Want to get the smoke alarm soon and a Lifx bulb. Saw a video where they work well together - lights flash if smoke is detected and all that. THey dont sell anything other than Thermostat so guess i'll buy online.

Overall i love it, wasnt sure at start but couldnt live without it and it now uses phone location to tell when you're out and turns heat down! if you want anymore info let me know.


----------



## PeacockF (24 Mar 2016)

Maccers great to hear you love it, we got it installed also and so far I think it's fantastic, delighted that we got it.  At first we just programmed it to come on in the morning for an hour and then turned it on remotely in the evening depending on when we would come home.  It's learned now the nights we come in late/early etc.  Love being able to set it to come on during the day when you've been out and are about to head home so place is toasty when you get in.  

Over the summer we'll just switch the heating to water only (the hot water function doesn't work with our heating system) and then use it as needed.  

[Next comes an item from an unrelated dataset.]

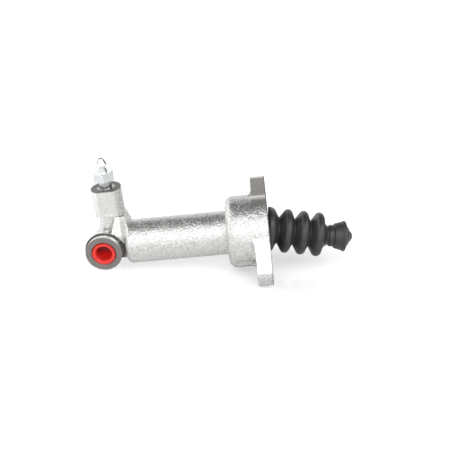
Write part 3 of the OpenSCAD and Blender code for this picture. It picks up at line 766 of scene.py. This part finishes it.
class BuildStage(bpy.types.Operator):
    """Sets out the floor, the light and the camera"""

    bl_idname = "clutch.build_stage"
    bl_label = "Build stage"

    def floor(self, setup, up):
        """A wide flat floor under the flange's lower ear, with a face at right angles to up."""
        ear = np.array([-0.0087, -0.0275 * math.sin(math.radians(55)), -0.0275 * math.cos(math.radians(55))])
        drop = ear @ up - 0.008 - 0.0002
        side = np.cross(up, VIEW[2])
        side /= np.linalg.norm(side)
        away = np.cross(side, up)
        u, v = np.meshgrid(np.linspace(-4, 4, 9), np.linspace(-4, 4, 9), indexing="ij")
        points = up * drop + u[..., None] * side + v[..., None] * away
        material = new_material("stage floor")
        shade = Shade(material)
        x, y, z = shade.parts(shade.place())
        far = (x * x + y * y).root().step(0.30, 0.90)
        white = shade.node("ShaderNodeBsdfPrincipled", {}, {
            "Base Color": (0.90, 0.90, 0.90, 1), "Roughness": 0.10, "Specular IOR Level": 0.35})
        glow = shade.node("ShaderNodeEmission", {}, {
            "Color": shade.mix(far, (0.304, 0.304, 0.304), (1, 1, 1)), "Strength": 1.15})
        both = shade.node("ShaderNodeAddShader", {}, [white, glow])
        # The far floor runs out to plain white; what the metal sees of the floor is brighter on the left
        left = shade.node("ShaderNodeEmission", {}, {
            "Color": shade.mix(x.step(-0.12, -0.22), (0, 0, 0), (1, 1, 1)), "Strength": 0.45})
        side = shade.node("ShaderNodeAddShader", {}, [white, left])
        seen = shade.node("ShaderNodeLightPath", output="Is Camera Ray")
        mixed = shade.node("ShaderNodeMixShader", {}, [seen, side, both])
        shade.node("ShaderNodeOutputMaterial", {}, {"Surface": mixed})
        floor = skin("stage_floor", points, material)

    def world(self, setup, up):
        """Bright all round, with a darker patch overhead that the curved metal shows as a band."""
        world = bpy.data.worlds.new("studio")
        bpy.context.scene.world = world
        shade = Shade(world)
        way = shade.node("ShaderNodeTexCoord", output="Generated")

        def towards(vector):
            return shade.node("ShaderNodeVectorMath", {"operation": "DOT_PRODUCT"},
                              [way, tuple(float(v) for v in vector)], "Value")

        level = VIEW[2] - up * (VIEW[2] @ up)
        level /= np.linalg.norm(level)

        def at(angle):
            a = math.radians(angle)
            return level * math.cos(a) + up * math.sin(a)

        right = np.cross(up, level)
        side = level * math.cos(math.radians(62)) + right * math.sin(math.radians(62))
        dark = towards(at(107)).step(0.725, 0.86)
        bright = towards(at(38)).step(0.76, 0.97)
        left = at(125) * 0.45 - right * 0.9
        left = towards(left / np.linalg.norm(left)).step(0.75, 0.95)
        spot = towards(side * math.cos(math.radians(36)) + up * math.sin(math.radians(36))).step(0.90, 0.98)
        strength = 1.0 - dark * 0.97 + bright * 0.9 + spot * 1.6 + left * 1.0
        # Unlit corners of the room behind the part, at both sides
        for sideways, rise, low, high in ((-112, 2, 0.93, 0.97), (118, 18, 0.86, 0.94)):
            corner = right * math.sin(math.radians(sideways)) + level * math.cos(math.radians(sideways))
            corner = corner * math.cos(math.radians(rise)) + up * math.sin(math.radians(rise))
            strength = strength * (1.0 - towards(corner).step(low, high) * 0.85)
        lit = shade.node("ShaderNodeBackground", {}, {"Color": (1, 1, 1, 1), "Strength": strength * setup.ambient})
        plain = shade.node("ShaderNodeBackground", {}, {"Color": (1, 1, 1, 1), "Strength": 1.0})
        seen = shade.node("ShaderNodeLightPath", output="Is Camera Ray")
        mixed = shade.node("ShaderNodeMixShader", {}, [seen, lit, plain])
        shade.node("ShaderNodeOutputWorld", {}, {"Surface": mixed})

    def camera(self, setup):
        data = bpy.data.cameras.new("camera")
        data.lens = setup.focal_length
        data.sensor_width = 36.0
        data.clip_start = 0.01
        data.clip_end = 50.0
        eye = VIEW.T @ np.array([-AIM[0], -AIM[1], setup.distance])
        turn = np.eye(4)
        turn[:3, :3] = VIEW.T
        turn[:3, 3] = eye
        camera = bpy.data.objects.new("camera", data)
        bpy.context.scene.collection.objects.link(camera)
        camera.matrix_world = Matrix([list(row) for row in turn])
        bpy.context.scene.camera = camera

    def execute(self, context):
        setup = context.scene.stage_setup
        scene = context.scene
        scene.view_settings.view_transform = "Standard"
        tilt = setup.floor_tilt
        up = VIEW[1] * math.cos(tilt) + VIEW[2] * math.sin(tilt)
        self.floor(setup, up)
        self.world(setup, up)
        self.camera(setup)
        return {"FINISHED"}


OPERATORS = (
    BuildStage, FinishCasting, FinishBleedScrew, FinishPlug, FinishSmallSteel, FinishRod, FinishInnerParts,
    BuildBoot, BuildClip,
)


class CylinderPanel(bpy.types.Panel):
    """Lists the settings and the steps"""

    bl_idname = "VIEW3D_PT_clutch_cylinder"
    bl_label = "Clutch slave cylinder"
    bl_space_type = "VIEW_3D"
    bl_region_type = "UI"
    bl_category = "Cylinder"

    def draw(self, context):
        for name, group in SETTINGS.items():
            box = self.layout.box()
            box.label(text=name.replace("_", " ").capitalize())
            for key in group.__annotations__:
                box.prop(getattr(context.scene, name), key)
        for operator in OPERATORS:
            self.layout.operator(operator.bl_idname)


def register():
    for name, group in SETTINGS.items():
        bpy.utils.register_class(group)
        setattr(bpy.types.Scene, name, bpy.props.PointerProperty(type=group))
    for operator in OPERATORS:
        bpy.utils.register_class(operator)
    bpy.utils.register_class(CylinderPanel)


def unregister():
    bpy.utils.unregister_class(CylinderPanel)
    for operator in reversed(OPERATORS):
        bpy.utils.unregister_class(operator)
    for name, group in reversed(list(SETTINGS.items())):
        delattr(bpy.types.Scene, name)
        bpy.utils.unregister_class(group)


def main():
    register()
    for operator in OPERATORS:
        getattr(bpy.ops.clutch, operator.bl_idname.split(".")[1])()


if __name__ == "__main__":
    main()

It made financial sense in our situation to get it so if the same applied to others I'd highly recommmend it.  I also am going to look at the further linked in elements - smoke alarm etc.


----------



## landlord (25 Mar 2016)

Not sure why everyone thinks they need a stand. If I you are simply replacing the old thermostat (that was on the wall) with the new Nest thermostat you don't need a stand. That's what we did.


----------



## toby2111 (1 Apr 2016)

Our electricity deal is up and I'd like to change our crappy little 24 clock timer that controls the heating. Very interested in this Nest offer as it'll save me paying for a 7 day programmeable timer. I know the electricity rate is not discounted but I roughly worked it out that it'll cost me €100 per year. So, what's the general consensus, are these worth getting? Or just a gimmick? Anyone notice savings on their oil or fuel?


----------



## Leo (4 Apr 2016)

toby2111 said:


> So, what's the general consensus, are these worth getting? Or just a gimmick? Anyone notice savings on their oil or fuel?



It'd be cheaper get a new controller and thermostat and go with a discounted energy plan.

You could look at options such as LightwaveRF that give you more expansion options and don't tie you in to an energy provider.


----------



## glengar (12 Apr 2016)

The Biggest problem I see with Nest is its wired which limits its placement options people say you dont need a stand if you are just replacing existing stat but If you are going to the trouble of getting a Nest Then I presume you are concerned about control of heating and to just replace existing stat may not be the best option as in my humble opinion a lot of Stats are not placed correctly

I have been working as a senior control specialist for a very large company so I would have some experience

My Heating system consists of a Worcester Bosch Condensing Gas Boiler as Heat Source and I have Three Heating Zones namely Kitchen Dining,Living Room,Upstairs no Hot Water Zone I have point of use Electric Water Heaters in Kitchen and Bathroom Sinks and Electric Showers so immersion heater is rarely used 

Each of these Zones is controlled by a Hortsmann Zwave Thermostat in each Zone these are wireless stats so placement is extremely flexible

I can control Temperature in Each Zone by Manually adjusting Stat or I can adjust it Via Web Browser or I can Adjust it via App on my Android phone all works extremely well

But the need to adjust temp is very rare I have both Downstairs Zones set to 21C and Upstairs set to 19C They are timed to come on at 06:00 and ramp back to 18C at midnight

House is a 1950s Semi so very poor insulation at Construction I got the House externally insulated and fitted MHRV system and some more Insulation in Attic BER is now B3 which I consider good for a retrofit and energy costs are low so it becomes a diminishing return

I have to say house is so comfortable now no Ice box effect when you open some rooms etc temperature is very stable throughout


----------